As jokes go, Sir Tim Hunt's brief standup routine about women in science last week must rank as one of the worst acts of academic self-harm in history. As he reveals to the Observer, reaction to his remarks about the alleged lachrymose tendencies of female researchers has virtually finished off the 72-year-old Nobel laureate's career as a senior scientific adviser.What he said was wrong, he acknowledges, but the price he and his wife have had to pay for his mistakes has been extreme and unfair. "I have been hung out to dry," says Hunt.
His wife, Professor Mary Collins, one of Britain's most senior immunologists, is similarly indignant. She believes that University College London – where both scientists had posts – has acted in "an utterly unacceptable" way in pressuring both researchers and in failing to support their causes.
Certainly the speed of the dispatch of Hunt – who won the 2001 Nobel prize in physiology for his work on cell division – from his various academic posts is startling. In many cases this was done without him even being asked for his version of events, he says. The story shows, if nothing else, that the world of science can be every bit as brutal as that of politics.
What has happened to Hunt has nothing to do with actual science. It is UnGood Think all the way down.
After Today was broadcast, and while Hunt was still flying back, Collins was called by University College London. She is a professor and a former dean there, while Hunt was an honorary researcher."I was told by a senior that Tim had to resign immediately or be sacked – though I was told it would be treated as a low-key affair. Tim duly emailed his resignation when he got home. The university promptly announced his resignation on its website and started tweeting that they had got rid of him. Essentially, they had hung both of us out to dry. They certainly did not treat it as a low-key affair. I got no warning about the announcement and no offer of help, even though I have worked there for nearly 20 years. It has done me lasting damage. What they did was unacceptable."

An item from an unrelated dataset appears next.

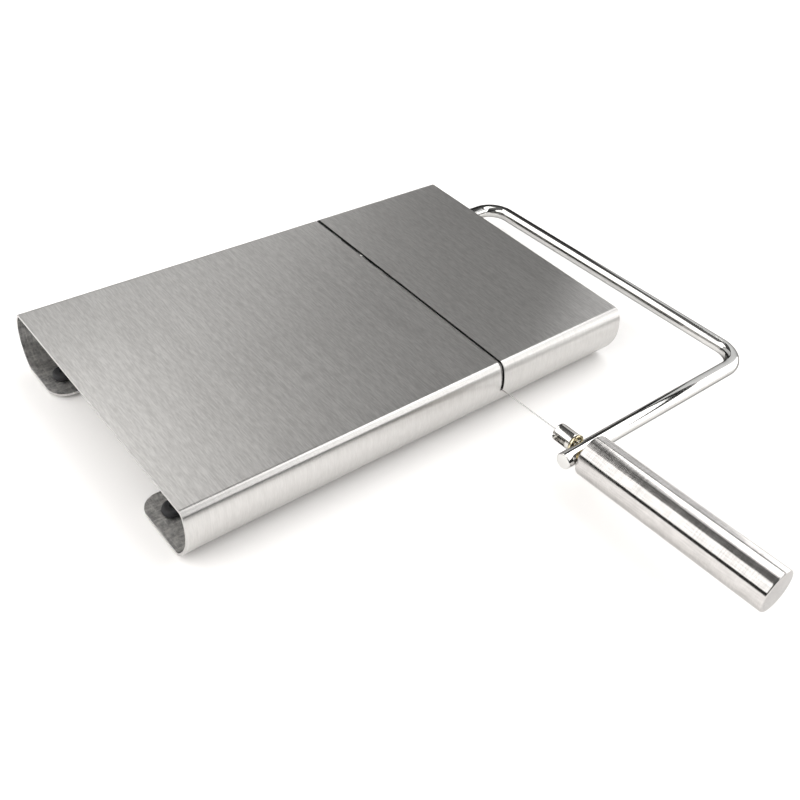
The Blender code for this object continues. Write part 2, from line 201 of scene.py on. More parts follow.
def noise(look, scale, detail, roughness, uv=False):
    """Noise over object or UV coordinates, stretched by scale."""
    coordinates = add_node(look, "ShaderNodeTexCoord")
    mapping = add_node(look, "ShaderNodeMapping")
    mapping.inputs["Scale"].default_value = scale
    link(look, coordinates.outputs["UV" if uv else "Object"], mapping.inputs["Vector"])
    made = add_node(look, "ShaderNodeTexNoise")
    made.inputs["Scale"].default_value = 1.0
    made.inputs["Detail"].default_value = detail
    made.inputs["Roughness"].default_value = roughness
    link(look, mapping.outputs["Vector"], made.inputs["Vector"])
    return made.outputs["Fac"]


def spread(look, value, low, high, to_low, to_high):
    """Map a value's range onto another."""
    made = add_node(look, "ShaderNodeMapRange")
    made.inputs["From Min"].default_value = low
    made.inputs["From Max"].default_value = high
    made.inputs["To Min"].default_value = to_low
    made.inputs["To Max"].default_value = to_high
    link(look, value, made.inputs["Value"])
    return made.outputs["Result"]


def combine(look, operation, first, second):
    """Math node on two values, each a socket or a number."""
    made = add_node(look, "ShaderNodeMath", operation=operation)
    for socket, value in zip(made.inputs, (first, second)):
        if isinstance(value, (int, float)):
            socket.default_value = value
        else:
            link(look, value, socket)
    return made.outputs["Value"]


def weigh(look, *parts):
    """Sum of (socket, share) parts."""
    total = None
    for socket, share in parts:
        part = combine(look, "MULTIPLY", socket, share)
        total = part if total is None else combine(look, "ADD", total, part)
    return total


def tint(look, value, low, high, dark, light):
    """Blend the base colour from dark to light over a value's range."""
    made = add_node(look, "ShaderNodeMix", data_type="RGBA")
    colors = [s for s in made.inputs if s.type == "RGBA"]
    colors[0].default_value = (*dark, 1)
    colors[1].default_value = (*light, 1)
    link(look, spread(look, value, low, high, 0, 1), made.inputs["Factor"])
    blended = next(s for s in made.outputs if s.type == "RGBA")
    link(look, blended, shader_of(look).inputs["Base Color"])


def roughen(look, value, low, high, smooth, rough):
    """Vary the roughness from smooth to rough over a value's range."""
    link(look, spread(look, value, low, high, smooth, rough), shader_of(look).inputs["Roughness"])


def shades(color, down, up):
    """A darker and a lighter shade of a colour."""
    return tuple(c * down for c in color), tuple(min(1.0, c * up) for c in color)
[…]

The story appeared in newspapers round the world under headlines that said that Hunt had been sacked by UCL for sexism. Worse was to follow. The European Research Council (ERC) – Hunt served on its science committee – decided to force him to stand down in view of his resignation from UCL. "That really hurt. I had spent years helping to set it up. I gave up working in the lab to help promote European science for the ERC."
At the same time, their house was doorstepped by reporters, says Collins. "One of them said that his paper had found my ex-husband. […]
Hunt is under no illusions about the consequences. "I am finished," he says. "I had hoped to do a lot more to help promote science in this country and in Europe, but I cannot see how that can happen. I have become toxic. I have been hung to dry by academic institutes who have not even bothered to ask me for my side of affairs."
Nor has Collins fared well. "My relations with University College have been badly tarnished," she adds. "They have let Tim and I down badly. They cared only for their reputation and not about wellbeing of their staff."
The Social Justice Warriors Brownshirts look to books like 1984 not as a cautionary tale, but as a How-To book.